----- GIVEN INFORMATION
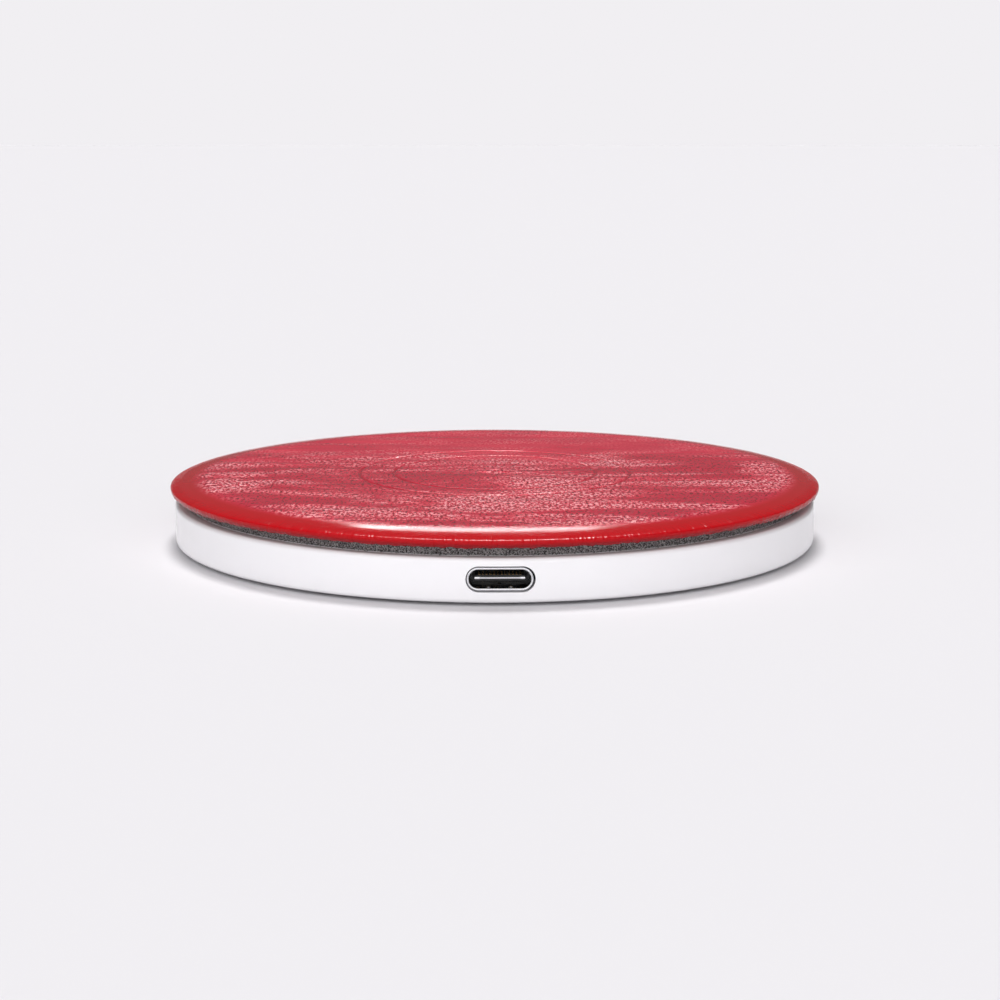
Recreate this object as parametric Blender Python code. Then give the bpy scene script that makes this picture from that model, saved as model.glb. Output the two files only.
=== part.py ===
"""Round wireless charging pad: a leather-wrapped disc on a shallow white housing.

Metres, +Z up. The pad stands on z = 0, its axis is the Z axis, and its USB-C socket faces -Y.
Every separate piece is one object. Pieces that touch keep a small gap.
"""

import math

import bmesh
import bpy
from mathutils import Matrix, Vector

MM = 0.001
GAP = 0.3 * MM  # between moulded pieces
BOND_GAP = 0.15 * MM  # between bonded layers, and under soldered parts

# The whole pad
PAD_RADIUS = 50.0 * MM
PAD_HEIGHT = 10.0 * MM
SEGMENTS = 72

# Leather-wrapped disc
LEATHER_THICKNESS = 0.6 * MM
LEATHER_FLAT_RADIUS = 47.5 * MM  # where the flat top ends and the edge rolls over
LEATHER_WIDEST_Z = 8.95 * MM
LEATHER_LIP_Z = 8.0 * MM  # underside of the turned-in edge
LEATHER_LIP_THICKNESS = 0.45 * MM
LEATHER_LIP_RADIUS = 49.3 * MM  # where the rolled edge meets the flat underside
TURN_IN_RADIUS = 44.0 * MM  # inner edge of the turned-in leather
STIFFENER_RADIUS = 48.4 * MM
STIFFENER_THICKNESS = 0.6 * MM

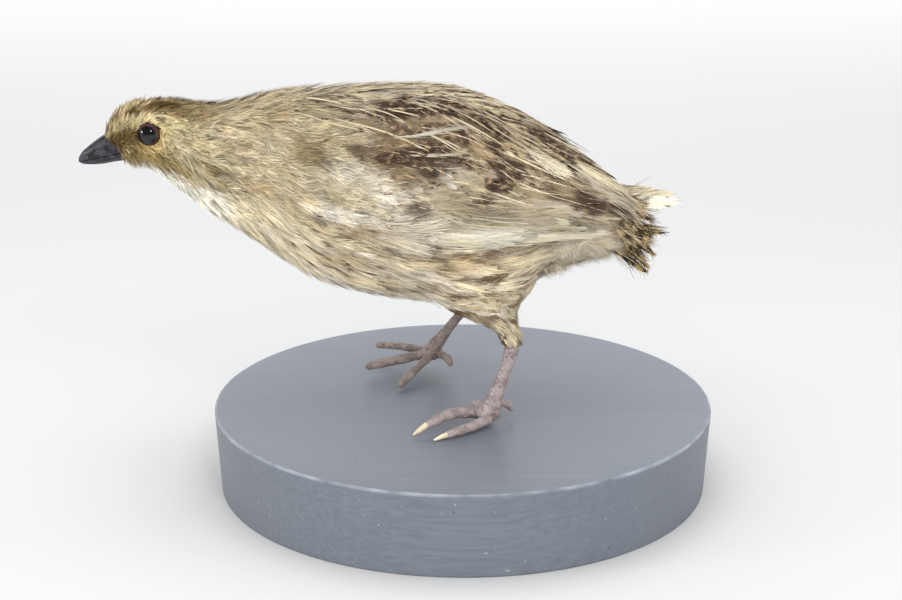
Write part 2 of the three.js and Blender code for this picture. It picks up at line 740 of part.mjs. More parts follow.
// The height of the core's surface over the lay, and of its edge's level outside it.
function wingLift(x, turn) {
  const { upper, lower, thick } = onWing(THREE.MathUtils.clamp(x, WING_CORE[0].x, WING_CORE.at(-1).x));
  const share = THREE.MathUtils.clamp((turn - upper) / (lower - upper), 0, 1);
  return thick * THREE.MathUtils.lerp(1, WING_EDGE, Math.abs(2 * share - 1) ** 3);
}

function tierSolids(tier, side, random) {
  const stray = (most) => most * (2 * random() - 1);
  const between = ([from, to], share) => ({
    x: THREE.MathUtils.lerp(from.x, to.x, share),
    turn: THREE.MathUtils.lerp(from.turn, to.turn, share),
  });
  return Array.from({ length: tier.count }, (_, k) => {
    const share = k / (tier.count - 1);
    const tip = between(tier.tips, share);
    tip.x += stray(WAYWARD.x);
    tip.turn += stray(WAYWARD.turn);
    return vaneSolid(framesOnWing(between(tier.roots, share), tip, tier, side));
  });
}

// Repeatable random numbers between 0 and 1, by Lehmer's rule.
function seeded(seed) {
  const factor = 16807;
  const modulus = 2147483647;
  let state = seed;
  return () => {
    state = (state * factor) % modulus;
    return state / modulus;
  };
}

function wingCore(side) {
  const steps = CORE_STEPS;
  const rings = [];
  for (let row = 0; row < CORE_ROWS; row += 1) {
    const x = THREE.MathUtils.lerp(WING_CORE[0].x, WING_CORE.at(-1).x, row / (CORE_ROWS - 1));
    const { upper, lower } = onWing(x);
    const ring = [];
    for (let k = 0; k < 2 * steps; k += 1) {
      const isOuter = k < steps;
      const share = isOuter ? k / (steps - 1) : (2 * steps - 1 - k) / (steps - 1);
      const turn = THREE.MathUtils.lerp(upper, lower, share);
      ring.push(pointOn(onLay, x, -side * turn, isOuter ? wingLift(x, turn) : -CORE_DEPTH));
    }
    rings.push(ring);
  }
  return solidOf(loft(rings));
}

function wingSolid(side) {
  const random = seeded(side < 0 ? WING_SEEDS.left : WING_SEEDS.right);
  const tiers = side > 0 ? [...WING_TIERS, PALE_VANES] : WING_TIERS;
  const vanes = tiers.flatMap((tier) => tierSolids(tier, side, random));
  return join([wingCore(side), ...vanes]).subtract(bodyClear).subtract(tailClear);
}

// Tail: the fleshy core, a fan of short drooping feathers and the coverts over and under it.
function tailSolid() {
  const vanes = TAIL_TIERS.flatMap(({ count, width, root, rootEdge, tip, tipEdge, facing }) => {
    const at = (middle, edge, share) =>
      new THREE.Vector3(
        middle.x + edge.x * share ** 2,
        MEDIAN_Y + edge.out * share,
        middle.z + edge.z * share ** 2,
      );
    return Array.from({ length: count }, (_, k) => {
      const share = (2 * k) / (count - 1) - 1;
      const outward = new THREE.Vector3(facing.x, facing.out * share, facing.z);
      return vaneSolid(framesBetween(at(root, rootEdge, share), at(tip, tipEdge, share), outward, width));
    });
  });
  return join([trunkLength(...TAIL_CORE_SPAN, TAIL_CORE_ROWS), ...vanes]).subtract(bodyClear);
}

const TORSO_SPAN = [NECK_END_X + GAP / 2, TORSO_END_X - GAP / 2];
const TAIL_CORE_SPAN = [TORSO_END_X + GAP / 2, TAIL_CORE_END_X];
const bodyClear = trunkLength(...TORSO_SPAN, TORSO_ROWS, GAP);
const tailClear = trunkLength(TORSO_END_X - GAP, TAIL_CORE_END_X + GAP, TAIL_CORE_ROWS, GAP);

place("stand_base", geometryOf(solidOf(baseGeometry())), PAINTED_WOOD);
place("torso", geometryOf(trunkLength(...TORSO_SPAN, TORSO_ROWS)), CREAM_COAT);
place("neck", geometryOf(trunkLength(HEAD_END_X + GAP, NECK_END_X - GAP / 2, NECK_ROWS)), CREAM_COAT);
place("head", geometryOf(headSolid()), BROWN_COAT);
place("tail", geometryOf(tailSolid()), TAIL_COAT);
place("bill_upper", geometryOf(upperMandible()), HORN_BLACK);
place("bill_lower", geometryOf(mandible(false)), HORN_BLACK);

for (const [name, leg] of Object.entries(LEGS)) {
  const side = leg.side;
  place(`eye_${name}`, geometryOf(solidOf(eyeBall(side, EYE_RADIUS))), EYE_GLASS);
  place(`wing_${name}`, geometryOf(wingSolid(side)), WING_COAT);
  place(`thigh_${name}`, geometryOf(thighSolid(leg).subtract(bodyClear)), CREAM_COAT);
  placeLeg(name, leg);
}

export default quail;
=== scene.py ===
"""A life-size mounted coturnix quail on its round painted base, dressed in its feathers.

Shapes are worked out with numpy in millimetres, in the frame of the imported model, and become
metres when they are made meshes. +Z is up, the head points to -X and the bird's left side faces
-Y, where the camera stands. A place on the coat is given by x and by its turn, in degrees from
the middle of the back (0) over the left side (90) to the belly (180), negative on the right.
"""

from __future__ import annotations

import logging
import math
from dataclasses import dataclass, replace
from enum import Enum, auto
from typing import Any, Callable

import bpy
import numpy as np
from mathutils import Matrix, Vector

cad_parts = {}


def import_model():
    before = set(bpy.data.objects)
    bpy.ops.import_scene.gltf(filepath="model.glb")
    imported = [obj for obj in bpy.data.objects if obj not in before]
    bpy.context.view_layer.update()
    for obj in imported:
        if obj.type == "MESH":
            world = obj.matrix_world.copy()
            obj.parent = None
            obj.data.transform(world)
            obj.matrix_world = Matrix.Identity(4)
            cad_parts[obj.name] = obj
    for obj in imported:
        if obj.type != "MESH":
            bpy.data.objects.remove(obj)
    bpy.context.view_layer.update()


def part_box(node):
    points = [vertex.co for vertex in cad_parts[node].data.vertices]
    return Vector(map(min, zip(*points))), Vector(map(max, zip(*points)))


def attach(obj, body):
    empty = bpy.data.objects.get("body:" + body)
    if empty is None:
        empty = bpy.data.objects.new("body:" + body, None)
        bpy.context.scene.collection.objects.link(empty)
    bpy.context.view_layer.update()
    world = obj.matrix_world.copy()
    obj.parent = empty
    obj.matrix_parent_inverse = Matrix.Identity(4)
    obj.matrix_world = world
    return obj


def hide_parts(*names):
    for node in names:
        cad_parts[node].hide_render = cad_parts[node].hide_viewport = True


Array = np.ndarray
Rng = np.random.Generator
Material = bpy.types.Material
Socket = bpy.types.NodeSocket
Pair = tuple[float, float]
Triple = tuple[float, float, float]
Places = tuple[tuple[float, float, float, float], ...]

SIDES = ((-1, "left"), (1, "right"))

MM = 0.001
MEDIAN_Y = 4.0  # the bird's median plane, a little behind the base's middle
ROUNDNESS = 2.15  # exponent of the body's sections, 2 is an ellipse
LOG = logging.getLogger("quail")


def colour(red: float, green: float, blue: float) -> Array:
    """A screen colour of 0 to 255 as the linear one that light obeys."""
    share = np.array([red, green, blue]) / 255
    return np.where(share <= 0.04045, share / 12.92, ((share + 0.055) / 1.055) ** 2.4)


def soft(value: Array) -> Array:
    """Eases 0..1, flat at both ends: v*v*(3 - 2v) of the held value."""
    held = np.clip(value, 0, 1)
    return held * held * (3 - 2 * held)


def smooth_rows(table: Array, at: Array) -> Array:
    """Smooth values between the rows of a table.

    Formula: between two rows a cubic whose slope at a row is the mean of the straight slopes on
    both sides; past the ends it runs on straight.

    Args:
        table: one row a station, its first column rising.
        at: places in the first column's unit.
    Returns:
        The other columns there, in the first axis.
    """
    key, values = table[:, 0], table[:, 1:]
    chord = np.diff(values, axis=0) / np.diff(key)[:, None]
    slope = np.vstack([chord[:1], (chord[1:] + chord[:-1]) / 2, chord[-1:]])
    held = np.clip(at, key[0], key[-1])
    row = np.clip(np.searchsorted(key, held, side="right") - 1, 0, len(key) - 2)
    span = (key[row + 1] - key[row])[..., None]
    p = (held - key[row])[..., None] / span
    start, end = values[row], values[row + 1]
    out = (2 * p**3 - 3 * p**2 + 1) * start + (3 * p**2 - 2 * p**3) * end
    out += span * ((p**3 - 2 * p**2 + p) * slope[row] + (p**3 - p**2) * slope[row + 1])
    beyond = (at - held)[..., None]
    return np.moveaxis(out + beyond * np.where(beyond < 0, chord[0], chord[-1]), -1, 0)


class Noise:
    """Soft random values from -1 to 1 over space."""

    def __init__(self, seed: int, size: int = 24) -> None:
        """Fills the table of random numbers."""
        self.size = size
        self.table = np.random.default_rng(seed).uniform(-1, 1, (size, size, size))

    def __call__(self, *places: Array) -> Array:
        """Blends the eight numbers round a place, eased along each axis.

        Args:
            places: two or three coordinates, one unit a cell.
        Returns:
            A value from -1 to 1 for each place.
        """
        x, y, z = np.broadcast_arrays(*places, *[np.float64(0)] * (3 - len(places)))
        low = [np.floor(axis).astype(int) for axis in (x, y, z)]
        part = [soft(axis - floor) for axis, floor in zip((x, y, z), low)]
        total = np.zeros(np.shape(x))
        for corner in range(8):
            bits = [(corner >> axis) & 1 for axis in range(3)]
            weight = np.prod([p if bit else 1 - p for p, bit in zip(part, bits)], axis=0)
            cell = tuple((floor + bit) % self.size for floor, bit in zip(low, bits))
            total += weight * self.table[cell]
        return total


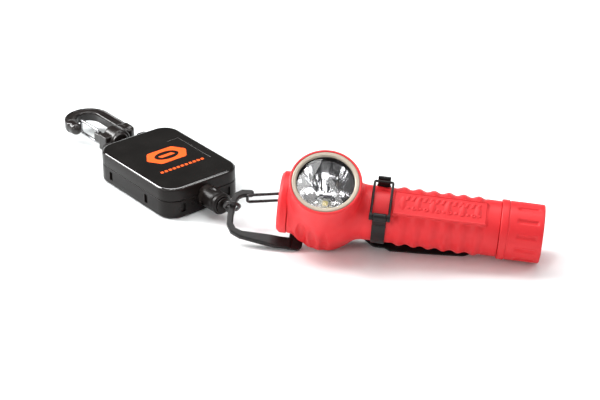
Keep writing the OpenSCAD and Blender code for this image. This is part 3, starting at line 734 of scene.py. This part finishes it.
def make_clip():
    xs = np.concatenate([np.linspace(14.05, 58, 45), np.linspace(60, 96, 14), np.linspace(97, 104, 12)])
    mid = np.interp(xs, [14, 58, 96, 104], [PLATE_Z - 0.6, PLATE_Z - 0.6, -16.28, -15.8])
    thick = np.interp(xs, [14, 58, 96, 104], [PLATE_T, PLATE_T, 1.15, 0.5])
    half = 3.6 + 4.4 * smooth((xs - 44) / 8) + 4.4 * smooth((20 - xs) / 6)
    half += 1.6 * smooth((xs - 57) / 3) - 0.6 * smooth((xs - 80) / 24)
    tip = np.clip((xs - 97) / 7, 0, 1)
    half = half * np.sqrt(np.maximum(1 - 0.85 * tip**2, 0.1))
    sections = [oblong(2 * w, t, t * 0.45) for w, t in zip(half, thick)]
    path = np.c_[xs, np.zeros(len(xs)), mid]
    make("pocket_clip", sweep(path, sections), CLIP, black_steel, "light", ["clip_arm"])

    def saddle(x, y, z):
        solid = block(x, y, z, (BAND_X - 3.6, -6, PLATE_Z), (BAND_X + 3.6, 6, PLATE_Z + 5), 0.5)
        return cut(solid, BAND_R - np.hypot(y, z))

    shape = surface(saddle, (BAND_X - 3.6, -6, PLATE_Z), (BAND_X + 3.6, 6, PLATE_Z + 5), 0.4)
    make("clip_block", shape, CLIP, black_steel, "light", ["clip_saddle"])
    spine = [
        (6.5, -12.9), (0, -12.9), (-19, -11.3), (-23.4, -9.4), (-25.7, -5.6), (-26.2, 0), (-25.7, 10.4),
        (-24.4, 13.2), (-21.9, 15.0), (-17.6, 15.7)
    ]
    widths = [3.5, 3.4, 2.0, 1.75, 1.7, 1.7, 1.7, 1.75, 1.9, 1.6]

    def hook(x, y, z):
        bar = along(x, y, spine, widths)
        half = HOOK_T / 2 - 0.7 * smooth((x + 4) / 8) * (x < 9)
        solid = cut(cut(bar, x - 8, 0.5), abs(z - HOOK_Z) - half, 0.7)
        flat = block(x, y, 0, (2, -16.4, -9), (14, 20.8, 9), 3.4)
        plate = cut(cut(flat, 6.5 - x, 0.4), abs(z - PLATE_Z + PLATE_T / 2) - PLATE_T / 2, 0.4)
        tongue = block(
            x, y, z, (GATE_PIVOT[0] - 2.2, GATE_PIVOT[1] - 2.4, HOOK_Z - 2.1),
            (GATE_PIVOT[0] + 2.2, GATE_PIVOT[1] + 2.4, HOOK_Z + 2.1), 0.6
        )
        solid = join(join(solid, plate, 0.6), tongue, 0.3)
        return cut(solid, WIRE_R + 0.08 - np.hypot(x - GATE_PIVOT[0], y - GATE_PIVOT[1]), 0.1)

    shape = surface(hook, (-28.2, -16.4, HOOK_Z - 2.1), (14, 20.9, HOOK_Z + 2.1), 0.34)
    make("clip_hook", shape, CLIP, black_steel, "light", ["d_hook"], sharp=50)
    axis = unit([GATE_TIP[0] - GATE_PIVOT[0], GATE_TIP[1] - GATE_PIVOT[1], 0])
    length = math.hypot(GATE_TIP[0] - GATE_PIVOT[0], GATE_TIP[1] - GATE_PIVOT[1])
    loop = rounded([
        (0, -GATE_HALF, 1), (length, -GATE_HALF, 1.6), (length, GATE_HALF, 1.6), (0, GATE_HALF, 1)
    ])
    path = [np.array([*GATE_PIVOT, HOOK_Z]) + a * axis + np.array([0, 0, b]) for a, b in loop]
    make("clip_gate_wire", sweep(path, circle(WIRE_R), up=np.cross(axis, (0, 0, 1)), closed=True), CLIP,
         dark_steel, "hook_gate", ["hook_gate"])


# ---- Light: tail cap ----

TAIL_R, CAP_START, LIGHT_LENGTH = 15.3, 114.8, 137


def make_tail():
    def grooves(h, t):
        turn = (np.degrees(t) - 8 + 15) % 30 - 15
        lane = 1 - smooth((abs(turn) - 2.2) / 3.2)
        run = smooth((h - 122.6) / 2.2) * smooth((134.6 - h) / 1.2)
        return -0.75 * lane * run

    outer = rounded([
        (13.65, CAP_START, 0), (15.3, CAP_START, 0), (15.6, CAP_START + 0.4, 0.3), (15.6, 118.4, 0.3),
        (15.15, 118.75, 0.2), (15.15, 119.1, 0.2), (TAIL_R, 119.5, 0.2), (TAIL_R, 122, 0)
    ], closed=False, steps=4)
    body = [(TAIL_R, h) for h in np.linspace(122.4, 135.2, 34)]
    end = rounded([
        (TAIL_R, 135.4, 0), (TAIL_R, 136.5, 0.5), (14.7, LIGHT_LENGTH, 0.4), (12.6, LIGHT_LENGTH, 0.3),
        (12.2, 136.5, 0.2), (9.6, 136.5, 0.2), (9.2, LIGHT_LENGTH - 0.1, 0.3), (0.01, LIGHT_LENGTH - 0.1, 0),
        (0.01, 129.8, 0), (13.65, 129.8, 0.3)
    ], steps=4)
    profile = [tuple(p) for p in outer] + body + [tuple(p) for p in end]
    shape = revolve(profile, axis="x", turns=240, ripple=grooves)
    make("tail_cap", shape, LIGHT, red_polymer, "tailcap", ["tailcap"])


# ---- Tether ----

RING_BEND, RING_WIRE, LINE_Z, BEAD_U, BEAD_R = 3.6, 0.9, 9, 56.6, 2.2
LINE = moved(REEL, z=LINE_Z)


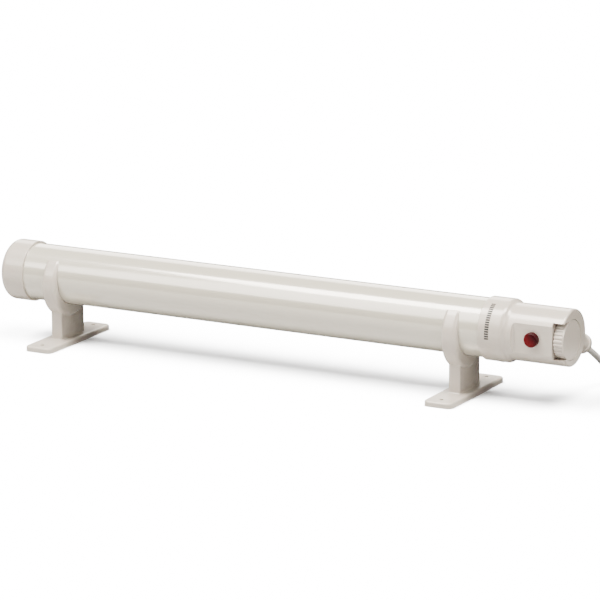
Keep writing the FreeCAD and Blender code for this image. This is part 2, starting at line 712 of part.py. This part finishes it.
----------
## WRITTEN INSTRUCTION:
Extract exactly and only the lines above from the line containing "const TORSO_SPAN = [NECK_END_X" through the line containing "before = set(bpy.data.objects)", both end lines included.

## TASK ANSWER:
const TORSO_SPAN = [NECK_END_X + GAP / 2, TORSO_END_X - GAP / 2];
const TAIL_CORE_SPAN = [TORSO_END_X + GAP / 2, TAIL_CORE_END_X];
const bodyClear = trunkLength(...TORSO_SPAN, TORSO_ROWS, GAP);
const tailClear = trunkLength(TORSO_END_X - GAP, TAIL_CORE_END_X + GAP, TAIL_CORE_ROWS, GAP);

place("stand_base", geometryOf(solidOf(baseGeometry())), PAINTED_WOOD);
place("torso", geometryOf(trunkLength(...TORSO_SPAN, TORSO_ROWS)), CREAM_COAT);
place("neck", geometryOf(trunkLength(HEAD_END_X + GAP, NECK_END_X - GAP / 2, NECK_ROWS)), CREAM_COAT);
place("head", geometryOf(headSolid()), BROWN_COAT);
place("tail", geometryOf(tailSolid()), TAIL_COAT);
place("bill_upper", geometryOf(upperMandible()), HORN_BLACK);
place("bill_lower", geometryOf(mandible(false)), HORN_BLACK);

for (const [name, leg] of Object.entries(LEGS)) {
  const side = leg.side;
  place(`eye_${name}`, geometryOf(solidOf(eyeBall(side, EYE_RADIUS))), EYE_GLASS);
  place(`wing_${name}`, geometryOf(wingSolid(side)), WING_COAT);
  place(`thigh_${name}`, geometryOf(thighSolid(leg).subtract(bodyClear)), CREAM_COAT);
  placeLeg(name, leg);
}

export default quail;
=== scene.py ===
"""A life-size mounted coturnix quail on its round painted base, dressed in its feathers.

Shapes are worked out with numpy in millimetres, in the frame of the imported model, and become
metres when they are made meshes. +Z is up, the head points to -X and the bird's left side faces
-Y, where the camera stands. A place on the coat is given by x and by its turn, in degrees from
the middle of the back (0) over the left side (90) to the belly (180), negative on the right.
"""

from __future__ import annotations

import logging
import math
from dataclasses import dataclass, replace
from enum import Enum, auto
from typing import Any, Callable

import bpy
import numpy as np
from mathutils import Matrix, Vector

cad_parts = {}


def import_model():
    before = set(bpy.data.objects)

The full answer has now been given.